A sort of partial deconstruction and reconstruction happened in the Reformation. The protestants threw out the Pagan Roman traditions of the RC church. The Prots based Christianity on the written word. That was a primitive reconstruction of sorts. It perhaps sets the stage for the future of Christianity after another future wave of literal deconstruction and reconstruction of scripture.

And then there is always the possibility that a set of Christian style bunch of Dead Sea Scrolls or Nag Hammadi type documents will get discovered in the future.

As such I am following my own previous stated positions. I break the whole Jesus Christ myth into historic timeline myths labeled The Jesus Myth and The Christ Myth. Do not be afraid of the word myth. I use it in place of the word story as in traditional and or legendary story.

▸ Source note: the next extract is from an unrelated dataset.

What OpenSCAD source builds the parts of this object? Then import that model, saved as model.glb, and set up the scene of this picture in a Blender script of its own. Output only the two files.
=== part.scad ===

The first is The Jesus Myth which is the basic Jesus product that grew up out of oral and written things – a model T Ford automobile - that includes the gospels if in fact they were finalized before the second stage or The Christ Myth.

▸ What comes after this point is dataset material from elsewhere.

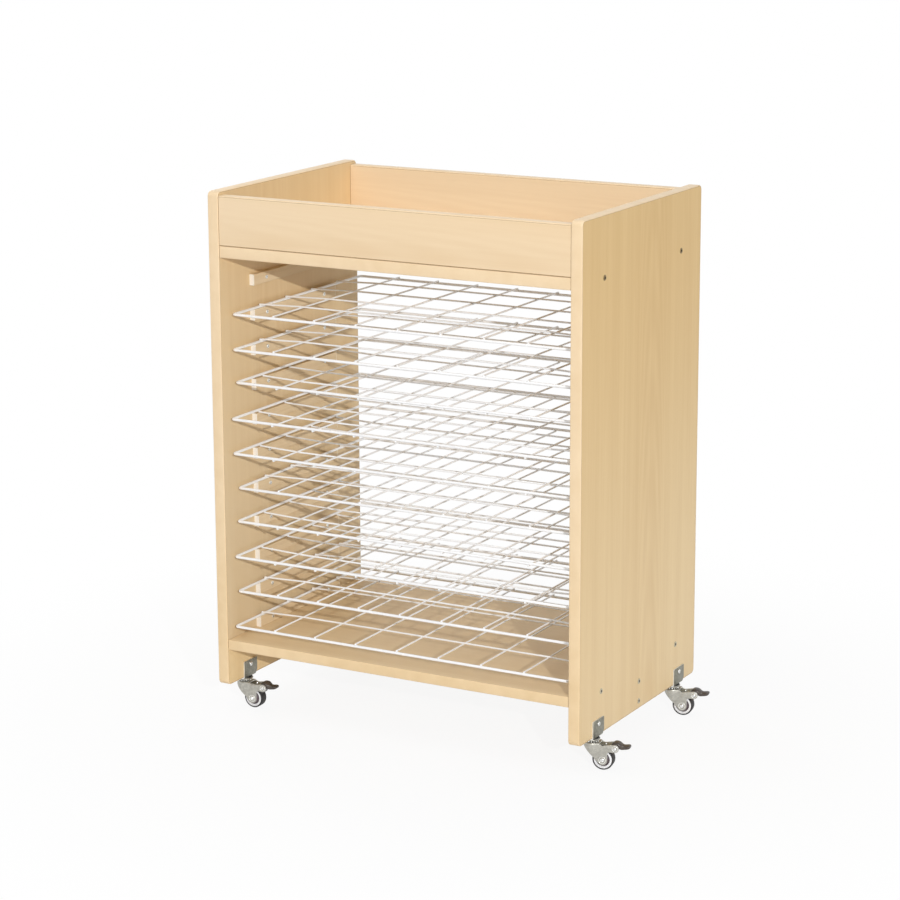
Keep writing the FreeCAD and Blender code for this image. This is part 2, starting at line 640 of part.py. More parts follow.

The Christ Myth is the merger into Greek and Latin and with heavy weight pagan beliefs and the basic son of Zeus thing – a 1959 Cadillac with fins.

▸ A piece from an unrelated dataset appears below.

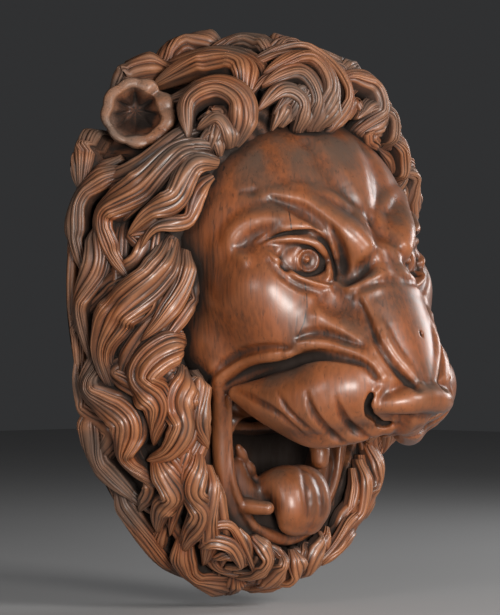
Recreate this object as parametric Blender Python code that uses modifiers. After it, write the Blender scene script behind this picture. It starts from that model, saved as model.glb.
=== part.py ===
"""Lion wall mask carved from one block of wood: a snarling head in a mane of waving locks.

The flat back lies in the plane y = 0 and the head comes forward along -Y, with +Z up. The origin is the
middle of the back. Places are written as (across, out, up): across is positive on the lion's left, out is
the distance from the wall. They are in shares of the mask's height, 500 shares tall, so the whole carving
follows MASK_HEIGHT.
"""

import math

import bmesh
import bpy
from mathutils import Matrix, Vector
from mathutils.bvhtree import BVHTree

# Driving size, in metres. Every other length is in shares of it.
MASK_HEIGHT = 0.500
SHARE = MASK_HEIGHT / 500.0

# How finely the masses are fused and eased, and how many triangles the finished carving keeps. The block
# starts out deeper than the mask by the back allowance, which the wall's plane then cuts off.
HEAD_STEP, HEAD_EASING = 4.5, 10
CARVING_STEP, CARVING_EASING = 3.0, 1
CUP_STEP = 4.5
KEPT_TRIANGLES = 8400
BACK_ALLOWANCE = 9.0
WALL_CUTTER = 700.0

# The mane fills the space between two ovals about a centre: the hairline in front and the rim behind.
MANE_CENTRE_UP = 20.0
HAIR_HALF_WIDTH, HAIR_TOP, HAIR_BOTTOM, HAIR_SQUARENESS = 122.0, 138.0, 236.0, 2.8
RIM_HALF_WIDTH, RIM_TOP, RIM_BOTTOM = 181.0, 222.0, 271.0
HAIR_OUT, HAIR_OUT_AT_CROWN = 98.0, 50.0
MANE_FULLNESS = 2.7
GROUND_UNDER_LOCKS, GROUND_INSIDE_RIM = 17.0, 10.0

# Rounded masses of the head: centre and half sizes. One away from the middle is carved on both sides.
HEAD_MASSES = (
    ((0, 85, 60), (126, 113, 120)),
    ((0, 92, -22), (118, 76, 80)),
    ((77, 138, 12), (43, 49, 43)),
    ((54, 156, -20), (46, 44, 40)),
    ((0, 234, -76), (30, 38, 28)),
    ((0, 40, -140), (92, 62, 84)),
)

# Rolls of the head: places, each with its radius. The bridge is flat on top by the widths given for it.
BROW = (
    ((108, 124, 54), 8), ((88, 150, 68), 12), ((58, 173, 72), 19), ((30, 193, 62), 22),
    ((14, 201, 48), 21),
)
CHEEK_TO_NOSE = (((62, 158, 20), 26), ((48, 184, -14), 30), ((36, 206, -42), 26))
BRIDGE_SIDE = (((28, 182, 22), 24), ((30, 204, -18), 24), ((24, 226, -50), 20))
WHISKER_PAD = (
    ((93, 136, -75), 15), ((82, 162, -79), 24), ((66, 188, -78), 32), ((47, 209, -69), 35),
    ((26, 227, -70), 29),
)
UPPER_LIP = (
    ((92, 136, -84), 9), ((80, 158, -95), 12), ((61, 185, -106), 14), ((40, 209, -106), 13),
    ((16, 226, -101), 12),
)
BRIDGE = (
    ((0, 182, 60), 22), ((0, 198, 30), 24), ((0, 220, -12), 24), ((0, 242, -50), 22),
    ((0, 250, -62), 16),
)
BRIDGE_HALF_FLAT = (14, 18, 20, 10, 5)
NOSE_LEATHER = (((0, 266, -74), 15), ((14, 264, -75), 15), ((34, 254, -78), 13))

# The open mouth, and what stands in and round it.
MOUTH_HOLLOWS = (((0, 96, -140), (64, 74, 62)), ((0, 150, -146), (76, 80, 36)))
NOSTRIL = (((48, 246, -74), 5), ((40, 261, -84), 8), ((30, 257, -96), 7))
JAW_RIM = (
    ((94, 118, -84), 8), ((80, 102, -112), 10), ((72, 95, -142), 11),
    ((57, 95, -174), 12), ((30, 96, -196), 14), ((0, 96, -203), 15),
)
TONGUE = (
    ((9, 50, -140), 18), ((10, 86, -148), 19), ((12, 110, -157), 20), ((12, 114, -176), 19),
    ((8, 110, -193), 14),
)
FANG = (((-54, 80, -172), 8), ((-44, 100, -175), 7.5), ((-36, 114, -177), 6))

# Eyes and the folds of the face, on the face's surface: bearing and height, each with a radius.
EYEBALL = ((64, 166, 43), (22, 23, 20))
UPPER_LID = (((46, 53), 4), ((38, 60), 5), ((29, 61), 6), ((22, 54), 6), ((19, 42), 5), ((20, 30), 4))
LOWER_LID = (((46, 52), 3), ((37, 38), 5), ((29, 29), 5), ((20, 25), 5))
BROW_FOLD = (((56, 60), 5), ((50, 70), 7), ((36, 79), 7), ((24, 76), 8), ((16, 60), 9), ((12, 44), 8))
SNARL_FOLD = (
    ((62, -54), 6), ((51, -43), 9), ((38, -36), 10), ((26, -30), 10), ((18, -34), 9),
    ((13, -46), 8),
)

# The folds are placed by bearings about an upright axis this far out from the wall, 0 being straight ahead,
# and they sink into the skin by a share of their radius.
FACE_AXIS_OUT = 60.0
FOLD_SINK = 0.3

# One ear on each side: the middle of its ring, the way that it opens, the ring, and the cup inside it. A ball
# behind the ring joins it to the mane.
EAR_PLACE, EAR_OPENS = (135, 42, 177), (1.0, 1.0, 0.15)
EAR_RADIUS, EAR_RIM, EAR_CUP_DEPTH = 25.0, 6.5, 22.0
EAR_CUP_RADIUS = EAR_RADIUS - 0.9 * EAR_RIM
EAR_BACKING, EAR_BACKING_BEHIND = 30.0, 18.0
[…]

Any way you slice Christianity, it as a core of words or beliefs, has a lot going for it and namely its ability to morph from millennium to millennium and suit new secular needs. Right now the faith is a little bit in the doldrums and waiting for the winds of some more change to take it to the future – on wings as of an eagle.

Saint Quelle pray for us – and especially the Paul Seminar!

3 comments:

Dave said...

Bishop Spongs ideas will spin your head around and his latest book..Jesus for the non-religious.. was a good read. It will test your faith and is not for the faint of heart. Will he/they go after Paul? My feeling is that the message..not the messenger..is what really matters here! Christianity has flourished despite all odds and something very special happened to spur so many people to repeat the story over and over and over..

M.McShea said...

I think that Paul in the Epistiles is real. I have my doubts about how somebody in 150 or 200 AD saw the timeline thing. Acts is no doubt factual in many ways - it is how it is written and perhaps exagerated at some points that annoys me - and hey I am no biblical expert. I think that James, the brother of Jesus is put in the story (he is a very flat figure) and there was no real eyewitnesses left to accurately gauge his imput into the original faith.

No doubt over time Bishop Sprong might attain, be recognized with a modern age commentary status like a Martin Luther or a Francis de Sales. For the moment, I do not think that Christianity needs a perfect book about the gospels, it needs as you say people talking about them and repeating the parts they think important. What the faith, the church, the energy is in the future is what the majority thinks it is(inspired by the Holy Spirit) but not over and the above original message of Jesus.

Dave said...

When you get down to it..Jesus' message is some pretty radical stuff that rattles the powers that be. It is a difficult path to follow and it will get you in a world of trouble but boy will you feel great doing it! Love is powerful and scary and liberating all at the same time. 2,000 years down the road and we are still just barely scratching the surface of what the kingdom will eventually look like.